**Data**
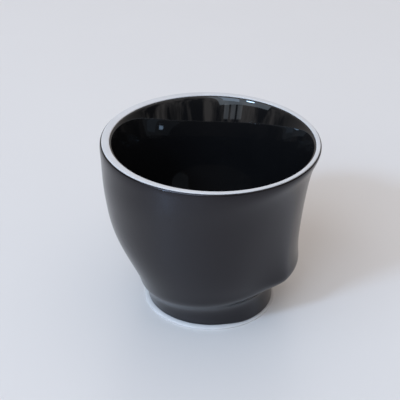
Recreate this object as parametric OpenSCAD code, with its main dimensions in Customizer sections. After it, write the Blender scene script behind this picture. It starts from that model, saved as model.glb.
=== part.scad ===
// Small porcelain sake cup with a swaying wall.
// The outside changes its profile round the cup: on the high side (-X) it is a bowl that is
// full just under the lip, and on the low side (+X) it flares at the lip, runs in at the
// waist and is full just above the foot. The hollow is nearly round and flares at its
// mouth, so the wall is thin at the lip and thick below it. The foot is a plain round ring.
// The cup is one fired piece of white porcelain. A satin black coat covers its outside, a
// glossy black coat its hollow and a third coat the well under the foot. The lip, the toe
// of the foot and the foot's resting face are bare.
// The origin is on the table, under the middle of the lip. The front is -Y.

/* [Cup] */
// Height from the table to the top of the lip
cup_h = 59; // [50:0.5:75]
// Diameter across the lip, over the outer coat
rim_d = 70; // [62:0.5:90]
// How far the foot stands off the axis of the lip, towards the low side
foot_off = 0.7; // [0:0.1:1.5]
// Direction of the low side, turned from +X towards the front
low_side_turn = 12; // [-30:1:30]
// Depth of the edges of the coats below the top of the lip
lip_drop = 0.3; // [0.2:0.05:0.6]

/* [Wall] */
// Mean width of the bare lip
lip_w = 1.95; // [1.7:0.05:3]
// Offset of the mouth towards the low side, which thickens the lip on the high side
mouth_off_x = 0.6; // [0:0.05:0.7]
// Offset of the mouth towards the front, which thickens the lip at the back
mouth_off_y = 0.5; // [0:0.05:0.7]
// Rounding of the mouth's edge
mouth_round = 0.65; // [0.3:0.05:0.8]
// Thickness of the wall where it is thinnest, round the waist of the low side
wall_t = 2.6; // [2.2:0.1:3.4]
// Thickness of the low side's wall under the flare of the mouth
neck_t = 3.8; // [3:0.1:4.5]
// How much wider the flare is on the high side
flare_sway = 0.7; // [0:0.1:1]
// Thickness of the wall at the heel, where it turns into the floor
heel_t = 2.9; // [2.4:0.1:3.6]
// Thickness of the floor above the well
floor_t = 4.5; // [3:0.1:6]

/* [Foot] */
// Diameter of the foot over its coat
foot_d = 41.4; // [36:0.2:44]
// Height of the crease between foot and wall on the high side
crease_high_h = 4.65; // [3.5:0.05:6.5]
// Height of the crease between foot and wall on the low side
crease_low_h = 10.1; // [8:0.1:12]
// How far the crease draws in from the side of the foot
crease_in = 0.7; // [0.3:0.05:1]
// Half the height over which the crease is rounded
crease_round = 0.2; // [0.1:0.05:0.3]
// How far below the crease the foot has its full width
shoulder_h = 0.55; // [0.4:0.05:1.2]
// How far the bare toe stands out past the coat
toe_w = 1.3; // [0.4:0.1:1.6]
// Height of the bare toe
toe_h = 1; // [0.7:0.1:1.6]
// Width of the foot ring at the table, from the coat to the well
ring_w = 3.6; // [3:0.1:5]
// Depth of the well under the foot
well_h = 5; // [3:0.1:6]
// Rounding of the small edges of the foot ring
ring_round = 0.15; // [0.05:0.05:0.3]

/* [Coats] */
// Thickness of the black coats
coat_t = 0.3; // [0.2:0.05:0.4]
// Height above the table at which the coat of the well starts
well_coat_z = 1.2; // [0.8:0.1:2]

/* [Hidden] */

// Azimuth steps round the cup, and steps down each profile
around = 52;
wall_steps = 24;
hollow_steps = 12;
well_steps = 5;

rim_r = rim_d / 2;
foot_r = foot_d / 2;
lip_z = cup_h - lip_drop;
mouth_r = rim_r - coat_t - lip_w;
floor_z = well_h + floor_t;
well_r = foot_r - ring_w;

// Profile of the wall as points that pull a smooth curve, from lip to crease. Each is the
// share of the way from the crease out to the lip, and from the crease up to the lip.
high_wall_shares = [[1, 0.75], [0.93, 0.59], [0.83, 0.415], [0.274, 0.166], [0.173, 0.047]];
low_wall_shares = [[0.985, 0.975], [0.79, 0.85], [0.55, 0.225], [0.682, 0.131], [0.277, 0.044]];
// How fast the profile changes from the high side to the low side
sway_share = 0.9;
// Pull point of the hollow's neck, as a share of the way down the low side from the flare
// under its lip to its waist
neck_share = 0.33;
// Pull points of the hollow's floor, as shares of the radius of the mouth
floor_edge_share = 0.48;
floor_flat_share = 0.12;
// Pull points of the well: draft of its wall, and its ceiling, as shares of its radius
well_draft_share = 0.03;
well_mid_share = 0.5;
well_ceiling_share = 0.75;
well_flat_share = 0.2;
// Widths of the lip's rounded edges, as shares of its width and of the coats' drop
lip_round_shares = [[0, 0], [0.05, 0.77], [0.17, 1], [0.85, 1], [0.95, 0.77], [1, 0]];
// Outline of the toe, as shares of its width and height, from the coat to the table
toe_shares = [[0, 1], [0.6, 0.66], [0.93, 0.33], [1, 0.14]];

function mix(a, b, share) = a + (b - a) * share;
function low_share(az) = pow((1 + cos(az + low_side_turn)) / 2, sway_share);

// Smooth curve pulled by points: a uniform cubic spline that starts and ends on the first
// and last of them
function with_ends(pts) = let (n = len(pts))
    concat([2 * pts[0] - pts[1]], pts, [2 * pts[n - 1] - pts[n - 2]]);
function spline_at(q, i, t) =
    (pow(1 - t, 3) * q[i]
    + (3 * pow(t, 3) - 6 * pow(t, 2) + 4) * q[i + 1]
    + (3 * t + 3 * pow(t, 2) - 3 * pow(t, 3) + 1) * q[i + 2]
    + pow(t, 3) * q[i + 3]) / 6;
function spline(pts, steps) = let (q = with_ends(pts), spans = len(pts) - 1)
    [for (k = [0 : steps]) let (u = k / steps * spans, i = min(floor(u), spans - 1))
        spline_at(q, i, u - i)];

// Pull points moved sideways by d, to the left of the way they run. The first moves by
// d along first_way and the last along last_way.
function turned_left(v) = [-v[1], v[0]] / norm(v);
function moved(pts, d, first_way, last_way) = let (n = len(pts))
    [for (i = [0 : n - 1]) pts[i] + d * (
        i == 0 ? first_way
        : i == n - 1 ? last_way
        : turned_left(pts[i + 1] - pts[i - 1]))];

// Profile of the outer coat on each side and at one azimuth, from the lip down to the toe
function side_pts(shares, crease_h) = [
    [rim_r, lip_z],
    for (s = shares) [mix(foot_r, rim_r, s[0]), mix(crease_h, lip_z, s[1])],
    [foot_r - crease_in, crease_h + crease_round],
    [foot_r - crease_in, crease_h - crease_round],
    [foot_r, crease_h - shoulder_h],
    [foot_r, toe_h]];
high_side = side_pts(high_wall_shares, crease_high_h);
low_side = side_pts(low_wall_shares, crease_low_h);
function coat_pts(az) = mix(high_side, low_side, low_share(az));
// The porcelain under that coat
function wall_pts(az) = moved(coat_pts(az), -coat_t, [1, 0], [1, 0]);

// Profile of the porcelain in the hollow, from the lip down to the floor. All round, it
// lies inside the flare and the waist of the low side and the heel of the high side.
function hollow_pts(az) = let (
    flare = low_side[2],
    waist = low_side[3],
    neck = mix(flare, waist, neck_share),
    heel = high_side[4])
    [[mouth_r, lip_z],
    [mouth_r - mouth_round, lip_z - mouth_round],
    [flare[0] - coat_t - wall_t + flare_sway * (1 - low_share(az)), flare[1]],
    [neck[0] - coat_t - neck_t, neck[1]],
    [waist[0] - coat_t - wall_t, waist[1]],
    [heel[0] - coat_t - heel_t, heel[1] + heel_t / 2],
    [mouth_r * floor_edge_share, floor_z],
    [mouth_r * floor_flat_share, floor_z]];
// The glossy coat on it
function hollow_coat_pts(az) = moved(hollow_pts(az), -coat_t, [1, 0], [0, -1]);

// Profile of the porcelain in the well, from its mouth up to its ceiling
function well_pts() = [
    [well_r, well_coat_z],
    [well_r * (1 - well_draft_share), mix(well_coat_z, well_h, well_mid_share)],
    [well_r * (1 - well_draft_share), well_h],
    [well_r * well_ceiling_share, well_h],
    [well_r * well_flat_share, well_h]];
function well_coat_pts() = moved(well_pts(), coat_t, [-1, 0], [0, -1]);

// A profile's point set round its middle: the foot's axis, the wall, whose middle goes
// from the foot's axis to the lip's, and the hollow, which is off the wall's middle by a
// part that fades to nothing at the floor
function round_mid(p, az, mid_x) = [p[0] * cos(az) + mid_x, p[0] * sin(az), p[1]];
function on_foot(p, az) = round_mid(p, az, foot_off);
function on_wall(p, az) =
    round_mid(p, az, foot_off * min(1, (lip_z - p[1]) / (lip_z - toe_h)));
function in_hollow(p, az) = let (fade = max(0, p[1] - floor_z) / (cup_h - floor_z))
    on_wall(p, az) + fade * [mouth_off_x, -mouth_off_y, 0];

function azimuths() = [for (j = [0 : around - 1]) 360 * j / around];
function reversed(a) = [for (i = [len(a) - 1 : -1 : 0]) a[i]];
// Profiles listed by azimuth, turned into rings listed by step
function rings(profiles) = [for (k = [0 : len(profiles[0]) - 1]) [for (p = profiles) p[k]]];

wall_rings = rings([for (az = azimuths())
    [for (p = spline(wall_pts(az), wall_steps)) on_wall(p, az)]]);
coat_rings = rings([for (az = azimuths())
    [for (p = spline(coat_pts(az), wall_steps)) on_wall(p, az)]]);
hollow_rings = rings([for (az = azimuths())
    [for (p = spline(hollow_pts(az), hollow_steps)) in_hollow(p, az)]]);
hollow_coat_rings = rings([for (az = azimuths())
    [for (p = spline(hollow_coat_pts(az), hollow_steps)) in_hollow(p, az)]]);
well_rings = rings([for (az = azimuths())
    [for (p = spline(well_pts(), well_steps)) on_foot(p, az)]]);
well_coat_rings = rings([for (az = azimuths())
    [for (p = spline(well_coat_pts(), well_steps)) on_foot(p, az)]]);

// Bare lip, from the edge of the outer coat over to the edge of the inner coat
lip_rings = [for (s = lip_round_shares)
    [for (j = [0 : around - 1]) let (
        a = wall_rings[0][j],
        b = hollow_rings[0][j],
        p = mix(a, b, s[0]))
        [p[0], p[1], mix(lip_z, cup_h, s[1])]]];

// Bare toe and resting face, from the coat down and in to the well
toe_rings = rings([for (az = azimuths()) concat(
    [for (s = toe_shares) on_foot([foot_r + toe_w * s[0], toe_h * s[1]], az)],
    [on_foot([foot_r + toe_w - ring_round, 0], az),
    on_foot([well_r + ring_round, 0], az),
    on_foot([well_r, ring_round], az)])]);

// Closed skin over rings of points. The rings run up the outside, over the top and down
// the inside. With wrap the last ring joins the first, and otherwise both end flat.
module skin(rings, wrap = false) {
    n = len(rings[0]);
    m = len(rings);
    sides = [for (i = [0 : m - (wrap ? 1 : 2)], j = [0 : n - 1])
        let (a = i * n + j,
            b = i * n + (j + 1) % n,
            c = ((i + 1) % m) * n + (j + 1) % n,
            d = ((i + 1) % m) * n + j)
        each [[a, c, b], [a, d, c]]];
    ends = wrap ? [] : [
        [for (j = [0 : n - 1]) j],
        [for (j = [n - 1 : -1 : 0]) (m - 1) * n + j]];
    polyhedron([for (ring = rings) each ring], concat(sides, ends));
}

module porcelain_body() {
    color("whitesmoke") skin(concat(
        reversed(well_rings),
        reversed(toe_rings),
        reversed(wall_rings),
        [for (k = [1 : len(lip_rings) - 2]) lip_rings[k]],
        hollow_rings));
}

module outer_glaze() {
    color("dimgray") skin(concat(reversed(coat_rings), wall_rings), wrap = true);
}

module inner_glaze() {
    color("black") skin(concat(reversed(hollow_rings), hollow_coat_rings));
}

module foot_well_glaze() {
    color("darkslategray") skin(concat(reversed(well_coat_rings), well_rings));
}

porcelain_body();
outer_glaze();
inner_glaze();
foot_well_glaze();
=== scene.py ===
import math

import bpy
import numpy as np
from mathutils import Matrix, Quaternion, Vector


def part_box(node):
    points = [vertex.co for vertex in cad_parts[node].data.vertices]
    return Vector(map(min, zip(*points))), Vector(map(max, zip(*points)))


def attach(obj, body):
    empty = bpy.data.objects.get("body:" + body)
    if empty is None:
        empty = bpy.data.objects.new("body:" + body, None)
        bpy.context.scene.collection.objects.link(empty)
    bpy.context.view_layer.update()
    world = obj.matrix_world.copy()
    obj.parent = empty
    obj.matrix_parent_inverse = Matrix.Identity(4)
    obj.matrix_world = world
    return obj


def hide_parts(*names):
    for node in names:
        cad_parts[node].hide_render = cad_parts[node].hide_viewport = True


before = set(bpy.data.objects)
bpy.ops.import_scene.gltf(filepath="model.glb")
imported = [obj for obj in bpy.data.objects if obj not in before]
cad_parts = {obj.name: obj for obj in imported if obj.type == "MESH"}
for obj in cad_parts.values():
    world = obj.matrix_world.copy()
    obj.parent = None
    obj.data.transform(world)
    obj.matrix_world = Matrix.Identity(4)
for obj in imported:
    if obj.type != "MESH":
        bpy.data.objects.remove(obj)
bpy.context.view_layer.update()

# Looks of a small porcelain sake cup. The CAD nodes are coarse lofts, so each has a smooth
# piece here, made from the same profiles at many more azimuths, with rounded coat edges.
# Lengths are in metres. The front is -Y, the high side is -X and the low side is +X.
MM = 0.001

# Driving sizes of the cup, as in the CAD source
CUP_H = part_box("porcelain_body")[1].z
RIM_R = 35 * MM
FOOT_OFF = 0.7 * MM
LOW_SIDE_TURN = math.radians(12)
LIP_DROP = 0.3 * MM
LIP_W = 1.95 * MM
MOUTH_OFF = Vector((0.6, -0.5)) * MM
MOUTH_ROUND = 0.65 * MM
WALL_T = 2.6 * MM
NECK_T = 3.8 * MM
FLARE_SWAY = 0.7 * MM
HEEL_T = 2.9 * MM
FLOOR_T = 4.5 * MM
FOOT_R = 20.7 * MM
CREASE_HIGH_H = 4.65 * MM
CREASE_LOW_H = 10.1 * MM
TOE_W = 1.3 * MM
TOE_H = 1 * MM
RING_W = 3.6 * MM
WELL_H = 5 * MM
RING_ROUND = 0.15 * MM
COAT_T = 0.3 * MM
WELL_COAT_Z = 1.2 * MM

# Finer forms than the CAD source has. In front and behind, the belly runs straighter down to
# a tighter heel, and the foot flares up to it in a soft fillet. Their pull points are given as
# out from the foot and up from the crease.
BELLY_IN = 1.5 * MM
HEEL_TOP = (5.1 * MM, 6.9 * MM)
HEEL_TURN = (3.7 * MM, 2.9 * MM)
FILLET = [(2.5 * MM, 1.2 * MM), (1.6 * MM, -0.3 * MM), (0.75 * MM, -2.4 * MM)]
# How far the heel's crown stands off the middle of its top and its turn
HEEL_CROWN = (0.1 * MM, -0.5 * MM)
# Share of the fillet that the left and right sides keep
SIDE_SHARE = 0.3
# Sines of the azimuth between which the right side takes on the heel of the front
RIGHT_HEEL_SINES = (0.5, 0.9)
# At the right, the outer coat runs down over this share of the toe, in full out to the first
# azimuth and not at all past the second.
COVER_SHARE = 0.42
COVER_FULL = math.radians(50)
COVER_END = math.radians(78)
# The wall stands out by up to this much under the lip, most at this far down.
LIP_ROLL = 0.3 * MM
LIP_ROLL_H = 1.8 * MM

LIP_Z = CUP_H - LIP_DROP
MOUTH_R = RIM_R - COAT_T - LIP_W
FLOOR_Z = WELL_H + FLOOR_T
WELL_R = FOOT_R - RING_W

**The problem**
Copy the lines from the start of the data verbatim, stopping after the line containing "front is -Y.".

**Full response**
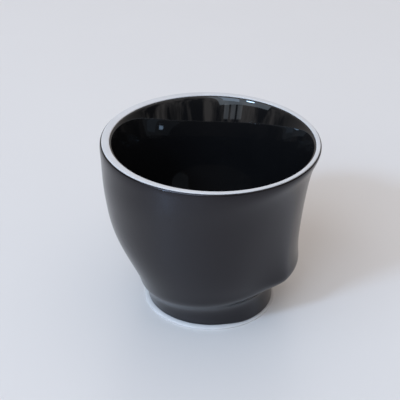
Recreate this object as parametric OpenSCAD code, with its main dimensions in Customizer sections. After it, write the Blender scene script behind this picture. It starts from that model, saved as model.glb.
=== part.scad ===
// Small porcelain sake cup with a swaying wall.
// The outside changes its profile round the cup: on the high side (-X) it is a bowl that is
// full just under the lip, and on the low side (+X) it flares at the lip, runs in at the
// waist and is full just above the foot. The hollow is nearly round and flares at its
// mouth, so the wall is thin at the lip and thick below it. The foot is a plain round ring.
// The cup is one fired piece of white porcelain. A satin black coat covers its outside, a
// glossy black coat its hollow and a third coat the well under the foot. The lip, the toe
// of the foot and the foot's resting face are bare.
// The origin is on the table, under the middle of the lip. The front is -Y.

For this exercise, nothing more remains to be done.